“Irene, I’ve sent out my resume to a dozen recruiters and I haven’t heard back from anyone. I’ve spent hours tweaking and re-tweaking it, but I don’t know what else I can do. Please help!”
Unfortunately I hear this very, very often. It’s a problem which you can easily solve by using my resume writing service, but if you’re not ready to commit to it yet, look over the following 12 points to understand why recruiters and hiring managers are skipping over your resume:
1. You Look Over-qualified / Under-qualified.
Your resume doesn’t match the level of skills, abilities and education required.
Sometimes this means you’ve included too much experience and come across as intimidating; sometimes it’s the other way around – your application is rejected because you didn’t allow yourself to brag.
2. Achievements Are Vague.
Your resume must quantify your achievements and spell them out in a way which demonstrates the value you’ve added to the company.
For example, “was responsible for managing relationships with European stakeholders” is nowhere near as effective as “conducted successful contract negotiations with XXXX Europe, resulting in savings of $3 million in 2013”.
3. Key Capabilities Aren’t Addressed.
This is one of the most difficult elements of writing a resume. You must understand which key capabilities and responsibilities hiring managers are looking for.
Conduct your own research into the role to ensure your resume addresses all key capabilities. Keep it to about 5-8 points per role.
4. Action Verbs Aren’t Used.
Word order and choice is important. Ensure you include the keyword towards the beginning of the sentence and you start each sentence with an action-oriented, past-tense verb.
For example: “Supervised a team of 25 service employees”.
5. Resume Looks & Feels Dated.
It’s important for your resume to have a modern, elegant, understated yet bold layout.
Unfortunately, most resumes which come across my desk have a cluttered, over-designed look to them, straight from the 1990’s. Make sure there’s plenty of white space to improve readability and that the design elements don’t overpower the content of your resume.
6. Vital Sections Are Missing.
Sometimes it’s easy to leave out a critical part of a resume. Sections which I see missing most often are:
- summary of experience
- personal profile, and
- key capabilities
These should be tailored to you and your experience, as well as closely matched to the requirements of roles you’re interested in.
7. DOB & Marital Status Are Present.
These are completely irrelevant and don’t need to be on your resume. By leaving them in, you’re simply taking up valuable space which you could use to sell yourself.

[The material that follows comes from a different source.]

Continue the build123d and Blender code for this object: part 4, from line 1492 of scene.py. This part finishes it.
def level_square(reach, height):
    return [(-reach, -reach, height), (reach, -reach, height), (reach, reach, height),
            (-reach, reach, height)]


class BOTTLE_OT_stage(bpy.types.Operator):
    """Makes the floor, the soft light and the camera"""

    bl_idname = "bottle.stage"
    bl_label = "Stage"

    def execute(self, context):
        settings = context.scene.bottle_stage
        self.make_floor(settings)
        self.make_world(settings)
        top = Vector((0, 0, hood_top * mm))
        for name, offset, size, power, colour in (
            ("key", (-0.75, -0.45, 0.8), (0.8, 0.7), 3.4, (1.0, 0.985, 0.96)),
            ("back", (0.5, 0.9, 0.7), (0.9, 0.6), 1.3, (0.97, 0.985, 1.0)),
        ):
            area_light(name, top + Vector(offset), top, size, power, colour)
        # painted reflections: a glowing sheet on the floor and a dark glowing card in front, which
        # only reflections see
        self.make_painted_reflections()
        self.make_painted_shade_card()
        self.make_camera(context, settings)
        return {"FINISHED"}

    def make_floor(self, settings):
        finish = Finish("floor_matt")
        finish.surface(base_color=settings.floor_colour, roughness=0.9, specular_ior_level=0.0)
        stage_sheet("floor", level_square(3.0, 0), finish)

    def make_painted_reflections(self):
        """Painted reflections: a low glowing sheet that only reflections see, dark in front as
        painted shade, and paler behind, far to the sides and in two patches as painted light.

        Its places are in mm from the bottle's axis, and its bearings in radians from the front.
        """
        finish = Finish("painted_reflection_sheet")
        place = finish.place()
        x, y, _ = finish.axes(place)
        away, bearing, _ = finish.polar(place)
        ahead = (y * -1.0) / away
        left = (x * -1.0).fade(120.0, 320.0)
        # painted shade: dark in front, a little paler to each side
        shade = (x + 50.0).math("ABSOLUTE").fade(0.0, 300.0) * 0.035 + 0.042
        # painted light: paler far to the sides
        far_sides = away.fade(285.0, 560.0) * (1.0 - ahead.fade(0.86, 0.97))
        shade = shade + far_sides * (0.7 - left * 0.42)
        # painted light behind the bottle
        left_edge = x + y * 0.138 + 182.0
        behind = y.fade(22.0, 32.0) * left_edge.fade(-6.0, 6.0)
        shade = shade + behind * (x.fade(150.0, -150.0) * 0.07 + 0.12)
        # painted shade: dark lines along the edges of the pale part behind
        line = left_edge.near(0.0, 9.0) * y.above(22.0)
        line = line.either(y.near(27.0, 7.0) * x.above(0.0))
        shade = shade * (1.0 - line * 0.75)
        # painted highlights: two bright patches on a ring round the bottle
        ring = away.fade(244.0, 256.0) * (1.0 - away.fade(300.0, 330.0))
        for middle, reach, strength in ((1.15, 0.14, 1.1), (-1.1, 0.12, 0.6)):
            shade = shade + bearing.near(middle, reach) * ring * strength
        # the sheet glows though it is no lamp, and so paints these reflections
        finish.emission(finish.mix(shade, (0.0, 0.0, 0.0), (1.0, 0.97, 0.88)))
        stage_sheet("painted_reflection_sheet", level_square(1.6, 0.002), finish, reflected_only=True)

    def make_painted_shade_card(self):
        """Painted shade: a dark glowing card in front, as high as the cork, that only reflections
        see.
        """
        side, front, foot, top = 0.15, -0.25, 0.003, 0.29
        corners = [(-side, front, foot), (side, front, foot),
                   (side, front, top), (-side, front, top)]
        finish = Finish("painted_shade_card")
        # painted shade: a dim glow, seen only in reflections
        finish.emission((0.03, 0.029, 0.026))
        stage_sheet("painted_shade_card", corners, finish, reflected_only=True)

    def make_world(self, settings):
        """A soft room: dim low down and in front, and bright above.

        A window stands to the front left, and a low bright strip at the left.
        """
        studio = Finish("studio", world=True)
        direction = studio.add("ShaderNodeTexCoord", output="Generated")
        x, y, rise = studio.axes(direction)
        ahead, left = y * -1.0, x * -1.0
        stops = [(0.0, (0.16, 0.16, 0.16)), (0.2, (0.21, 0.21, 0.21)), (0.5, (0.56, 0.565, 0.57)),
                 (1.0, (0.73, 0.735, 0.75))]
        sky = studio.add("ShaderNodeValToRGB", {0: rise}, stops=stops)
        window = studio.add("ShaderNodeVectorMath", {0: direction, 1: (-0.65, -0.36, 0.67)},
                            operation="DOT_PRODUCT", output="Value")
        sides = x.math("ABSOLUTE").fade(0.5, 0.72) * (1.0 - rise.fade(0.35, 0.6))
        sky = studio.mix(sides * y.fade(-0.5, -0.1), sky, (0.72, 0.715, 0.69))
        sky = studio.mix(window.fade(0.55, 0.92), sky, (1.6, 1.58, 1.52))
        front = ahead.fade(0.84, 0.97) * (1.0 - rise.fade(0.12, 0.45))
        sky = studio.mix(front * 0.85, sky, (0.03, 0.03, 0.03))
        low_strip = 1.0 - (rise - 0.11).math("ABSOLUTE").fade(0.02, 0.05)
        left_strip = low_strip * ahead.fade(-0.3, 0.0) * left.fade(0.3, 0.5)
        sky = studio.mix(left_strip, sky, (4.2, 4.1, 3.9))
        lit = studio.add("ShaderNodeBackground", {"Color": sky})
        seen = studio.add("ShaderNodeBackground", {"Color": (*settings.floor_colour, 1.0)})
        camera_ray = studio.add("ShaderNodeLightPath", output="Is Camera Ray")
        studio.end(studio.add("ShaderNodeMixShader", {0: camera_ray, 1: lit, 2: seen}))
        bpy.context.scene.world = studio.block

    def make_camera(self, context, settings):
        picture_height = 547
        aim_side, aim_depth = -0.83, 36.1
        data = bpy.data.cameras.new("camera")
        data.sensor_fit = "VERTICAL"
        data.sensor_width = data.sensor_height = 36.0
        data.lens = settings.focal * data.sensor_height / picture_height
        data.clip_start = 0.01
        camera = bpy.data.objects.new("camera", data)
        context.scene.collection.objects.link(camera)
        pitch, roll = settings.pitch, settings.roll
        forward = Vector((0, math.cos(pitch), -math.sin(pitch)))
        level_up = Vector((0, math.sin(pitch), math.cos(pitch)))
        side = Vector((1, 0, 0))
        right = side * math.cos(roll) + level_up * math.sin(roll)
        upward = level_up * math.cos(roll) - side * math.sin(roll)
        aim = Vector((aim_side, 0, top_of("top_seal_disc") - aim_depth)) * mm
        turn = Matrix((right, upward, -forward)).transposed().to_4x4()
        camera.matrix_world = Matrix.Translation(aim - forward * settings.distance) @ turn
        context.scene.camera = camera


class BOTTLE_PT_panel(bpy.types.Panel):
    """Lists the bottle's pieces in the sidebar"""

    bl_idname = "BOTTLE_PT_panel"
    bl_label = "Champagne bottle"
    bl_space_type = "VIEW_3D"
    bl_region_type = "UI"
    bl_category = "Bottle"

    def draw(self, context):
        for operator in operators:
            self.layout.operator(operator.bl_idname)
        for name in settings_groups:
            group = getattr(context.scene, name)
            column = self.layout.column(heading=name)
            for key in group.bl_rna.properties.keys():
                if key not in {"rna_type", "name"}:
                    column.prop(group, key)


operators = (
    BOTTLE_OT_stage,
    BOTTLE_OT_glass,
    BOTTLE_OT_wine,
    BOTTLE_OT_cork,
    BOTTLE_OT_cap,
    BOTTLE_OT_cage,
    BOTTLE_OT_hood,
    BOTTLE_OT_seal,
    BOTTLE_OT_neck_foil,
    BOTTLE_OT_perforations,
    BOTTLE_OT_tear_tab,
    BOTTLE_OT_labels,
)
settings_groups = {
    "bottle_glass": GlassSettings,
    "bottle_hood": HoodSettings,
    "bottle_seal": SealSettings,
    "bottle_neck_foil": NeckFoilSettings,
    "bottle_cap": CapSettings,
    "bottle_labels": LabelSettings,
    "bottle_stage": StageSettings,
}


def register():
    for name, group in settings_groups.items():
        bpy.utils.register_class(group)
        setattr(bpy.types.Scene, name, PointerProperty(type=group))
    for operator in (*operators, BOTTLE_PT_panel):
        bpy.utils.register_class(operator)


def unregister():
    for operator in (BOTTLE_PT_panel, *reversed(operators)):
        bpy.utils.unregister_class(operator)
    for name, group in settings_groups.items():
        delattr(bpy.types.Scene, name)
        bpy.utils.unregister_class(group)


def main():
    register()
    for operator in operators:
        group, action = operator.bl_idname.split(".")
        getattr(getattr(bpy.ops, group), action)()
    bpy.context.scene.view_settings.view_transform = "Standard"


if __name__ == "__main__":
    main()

8. Space Is Wasted With Referee Details.
These days, details of referees aren’t included because referee checks are conducted after the interview round. Writing “Referees Will Be Provided Upon Request” is the accepted practice.
9. Education Section Is Not Congruent.
This is also a difficult section to get right because only relevant qualifications must be included and only to the extent that they don’t make you look under- or over-qualified (see point 1).
Include names of qualifications, majors studied, grades obtained (if they’re brag-worthy), the institutions at which you obtained your qualifications and the years of completion.
10. Dates Lack Detail.
You must include the month that you commenced and ceases employment with each company (not just the year).
11. Formatting Is Inconsistent.
Nothing screams “poor attention to detail” more than an inconsistently formatted resume. Is the font the same size throughout? Are the bullets the same shape? Are you using the same indent? Are there missing commas or semicolons?
Have you ran a spell-checker?
It’s also a good idea to ask another person to proof-read your resume. As authors of our own work, we’re often blind to the grammatical and spelling error we make.
12. Resume Is Not Engaging.
Sometimes resumes do follow all the rules, but just lack that “X” factor which makes you want to pick up and read it from start to finish.
That can happen due to a multitude of reasons, but most often its due to a desire to make a resume “look good”, rather than communicate the reader what they need to know.
In other words, the overarching context is about the person on the resume rather than its target – usually the recruiter or HR manager.